The maximum amount of potential future indemnification is unlimited; however, we currently hold director and officer liability insurance, which allows the transfer of risk associated with our exposure and may enable us to recover a portion of any
future amounts paid. We believe that the fair value of these indemnification obligations is minimal. Accordingly, we have not recognized any liabilities relating to these obligations for any period presented.

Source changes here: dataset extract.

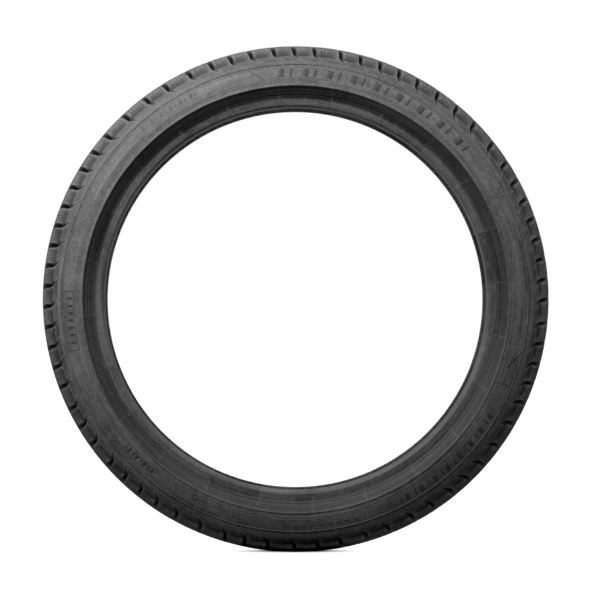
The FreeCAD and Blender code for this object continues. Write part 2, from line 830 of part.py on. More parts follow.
def toe_guards():
    """Rubber of the bead toe, between the land and the end of the liner."""
    start = run_foot(LINER)
    edges = [
        Line(run_foot(PLY)),
        Arc(around_bead(PLY_OUT, "split_angle"), PLY_OUT, False),
        Line(Spot(dim("land_inner_half"), dim("bore_radius"))),
        Line(Spot(dim("toe_half"), dim("toe_radius"))),
        Line(Spot(dim("toe_back_half"), dim("toe_back_radius"))),
        Line(start),
    ]
    return ring_pair("toe_guard", start, edges)


def sidewalls():
    """Sidewall rubber with the rim-protector rib at its foot."""
    rib_top = Spot(dim("rib_top_half"), dim("rib_top_radius"))
    rib_under = Spot(dim("rib_under_half"), dim("rib_under_radius"))
    casing_shoulder = dim("cavity_shoulder_radius") + INNER_BELT
    end_angle = dim("turnup_end_angle")
    edges = [
        Arc(rib_top, dim("sidewall_radius"), True),
        Arc(rib_under, dim("rib_tip_radius"), True),
        Arc(rim_line, dim("hollow_radius"), False),
        Line(polar(inner_side, TURNUP_OUT, dim("strip_top_angle"))),
        Arc(polar(inner_side, TURNUP_OUT, end_angle), TURNUP_OUT, False),
        Line(polar(inner_side, CASING_FACE, end_angle)),
        Arc(polar(inner_side, CASING_FACE, dim("cavity_side_angle")), CASING_FACE, False),
        Arc(
            polar(inner_shoulder, casing_shoulder, dim("cushion_end_angle")),
            casing_shoulder,
            False,
        ),
        Line(on_crown(INNER_BELT, dim("belt_package_half"))),
        Line(wing_foot),
    ]
    return ring_pair("sidewall", wing_foot, edges)


# --------------------------------------------------------------- building and writing


def build():
    nodes = [tread_cap(), tread_base()]
    nodes += tread_wings() + belts() + cap_edge_strips() + belt_edge_gums()
    nodes += belt_cushions()
    nodes += [
        carcass_ply(),
        lining_layer("tie_gum", TIE, PLY),
        lining_layer("inner_liner", LINER, TIE),
    ]
    nodes += sidewalls() + rim_strips() + toe_guards()
    nodes += bead_apexes() + bead_flippers() + bead_chippers()
    nodes += [bead_wires("bead_core_outboard", -1), bead_wires("bead_core_inboard", 1)]
    document.recompute()
    return nodes


def check(nodes):
    """Stop if anything failed, or if a cut of the tread removed nothing."""
    for item in document.Objects:
        if "Invalid" in item.State or "Error" in item.State:
            raise RuntimeError(f"{item.Label} failed: {item.State}")
    for node in nodes:
        if node.Shape.isNull() or not node.Shape.isValid():
            raise RuntimeError(f"{node.Label} has no valid shape")
    steps = ["tread_cap_turned", "circumferential_groove_cut"]
    steps += [
        name + "_slot_row"
        for name in ("outboard_shoulder", "outboard_rib", "inboard_rib", "inboard_shoulder")
    ]
    volumes = [document.getObject(name).Shape.Volume for name in steps]
    for name, before, after in zip(steps[1:], volumes, volumes[1:]):
        if after > (1 - LEAST_CUT) * before:
            raise RuntimeError(f"{name} removed nothing")


def write(nodes):
    os.makedirs("parts", exist_ok=True)
    for node in nodes:
        node.Shape.exportStep(f"parts/{node.Label}.step")


nodes = build()
check(nodes)
write(nodes)
for node in nodes:
    print(f"{node.Label}: {len(node.Shape.Solids)} solid(s), {node.Shape.Volume / 1000:.1f} cm3")
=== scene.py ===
import json
import math
from dataclasses import dataclass

import bmesh
import bpy
import numpy as np
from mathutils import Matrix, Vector


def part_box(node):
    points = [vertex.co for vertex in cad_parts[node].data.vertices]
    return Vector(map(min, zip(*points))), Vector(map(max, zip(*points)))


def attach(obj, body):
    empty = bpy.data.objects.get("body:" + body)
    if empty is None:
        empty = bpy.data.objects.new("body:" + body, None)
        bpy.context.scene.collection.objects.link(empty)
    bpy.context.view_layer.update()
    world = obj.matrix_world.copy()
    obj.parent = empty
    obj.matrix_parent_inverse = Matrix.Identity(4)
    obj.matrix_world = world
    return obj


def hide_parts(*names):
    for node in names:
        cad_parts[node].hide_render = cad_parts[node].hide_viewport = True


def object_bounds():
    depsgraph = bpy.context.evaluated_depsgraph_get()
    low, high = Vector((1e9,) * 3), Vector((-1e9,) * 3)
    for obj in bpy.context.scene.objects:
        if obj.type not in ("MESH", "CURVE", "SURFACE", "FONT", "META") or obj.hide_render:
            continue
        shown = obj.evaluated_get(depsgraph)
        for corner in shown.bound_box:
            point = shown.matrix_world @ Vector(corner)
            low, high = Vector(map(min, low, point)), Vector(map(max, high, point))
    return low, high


# The looks of a low-profile winter car tire, around its CAD frame.
#
# The tire's axis is Y and its outboard side faces -Y. In a section, "across" is the distance
# from the middle plane and "up" is the distance from the axis, both in millimetres. Angles
# around the tire are degrees, clockwise from the top as seen from the outboard side.

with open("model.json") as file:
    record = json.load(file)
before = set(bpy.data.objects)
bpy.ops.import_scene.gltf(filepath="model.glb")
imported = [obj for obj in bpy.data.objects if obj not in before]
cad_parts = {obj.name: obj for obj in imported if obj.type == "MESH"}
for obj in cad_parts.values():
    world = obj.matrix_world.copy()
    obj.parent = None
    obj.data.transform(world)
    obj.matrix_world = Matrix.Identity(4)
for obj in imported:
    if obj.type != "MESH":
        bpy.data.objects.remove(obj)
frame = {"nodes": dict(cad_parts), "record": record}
cad_low, cad_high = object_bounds()

# ---------- sizes, in millimetres

MM = 0.001
OUTBOARD, INBOARD = -1, 1
SIDES = {"outboard": OUTBOARD, "inboard": INBOARD}

mounts = {mount["name"]: mount for mount in frame["record"]["mounts"]}
BORE = mounts["bead_seat_inboard"]["dims"]["r_mm"]
HEEL_HALF = mounts["rim_flange_face_inboard"]["pos_m"][1] / MM
BEAD_LAND = 14.0
LAND_INNER = HEEL_HALF - BEAD_LAND
TOE_BACK = (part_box("toe_guard_inboard")[0].y / MM, 240.6)
TOE = (TOE_BACK[0] + 0.5, 239.7)
HEEL_RADIUS = 4.5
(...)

Legal Proceedings and Claims
On July 30 and August 12, 2021, two putative securities class action lawsuits were commenced in the U.S. District Court for the Northern District of California naming as defendants Ardelyx and two current officers captioned Strezsak v. Ardelyx, Inc., et al., Case No. 4:21-cv-05868-HSG, and Siegel v. Ardelyx, Inc., et al., Case No. 5:21-cv-06228-HSG (together, the Securities Class Actions). The complaints allege that the defendants violated Sections 10(b) and 20(a) of the Securities Exchange Act of 1934, as amended, and Rule 10b-5 thereunder, by making false and misleading statements and omissions of material fact related to tenapanor. The plaintiffs seek damages and interest, and an award of costs, including attorneys’ fees. On July 19, 2022, the court consolidated the two putative class actions and appointed a lead plaintiff and lead counsel. The lead plaintiff filed an amended complaint on September 29, 2022. Defendants filed a motion to dismiss the amended complaint on December 2, 2022. In January and February 2023, in lieu of filing a response to defendant’s motion to dismiss, plaintiffs filed a motion seeking leave to further amend their complaint and defendants filed an opposition to the motion for leave to further amend the complaint. On April 6, 2023, the court granted plaintiff’s motion for leave to further amend the complaint. With the second amended complaint, the plaintiffs seek to represent all persons who purchased or otherwise acquired Ardelyx securities between March 6, 2020 and July 19, 2021. Defendants filed a motion to dismiss the amended complaint on June 2, 2023. On August 22, 2023, the court cancelled the hearing scheduled for September 14, 2023 on the motion to dismiss the amended complaint and indicated its decisions to instead rule on the filed briefs. We believe the plaintiff’s claims are without merit and we have not recorded any accrual for a contingent liability associated with these legal proceedings.
On December 7, 2021 and March 29, 2022, two verified shareholders derivative lawsuits were filed in the U.S. District Court for the Northern District of California purportedly on behalf of Ardelyx against certain of Ardelyx’s executive officers and members of our board of directors, captioned Go v. Raab, et al., Case No. 4:21-cv-09455-HSG, and Morris v. Raab, et al., Case No. 4:22-cv-01988-JSC. The complaints allege that the defendants' violations of Section 14(a) of the Securities Exchange Act of 1934, as amended, breaches of fiduciary duties, unjust enrichment, abuse of control, gross mismanagement, and waste of corporate assets for personally making and/or causing Ardelyx to make materially false and misleading statements regarding the Company’s business, operations and prospects. The complaint seeks contribution under Sections 10(b) and 21D of the Securities Exchange Act of 1934 from two executive officers. On January 19, and April 27, 2022, the court granted the parties’ stipulation to stay the Go and Morris actions, respectively, until resolution of the anticipated motion(s) to dismiss in the Securities Class Actions. On October 25, 2022, the parties filed a stipulation to consolidate and stay the Go and Morris actions, and on October 27, 2022, the court consolidated the Go and Morris action and stayed the consolidated action pending resolution of the anticipated motion(s) to dismiss in the Securities Class Action. We believe the plaintiff’s claims are without merit and we have not recorded any accrual for a contingent liability associated with these legal proceedings.
From time to time, we may be involved in legal proceedings arising in the ordinary course of business. As of December 31, 2023, there is no litigation pending that would reasonably be expected to have a material adverse effect on our results of operations and financial condition, and no contingent liabilities were accrued as of December 31, 2023.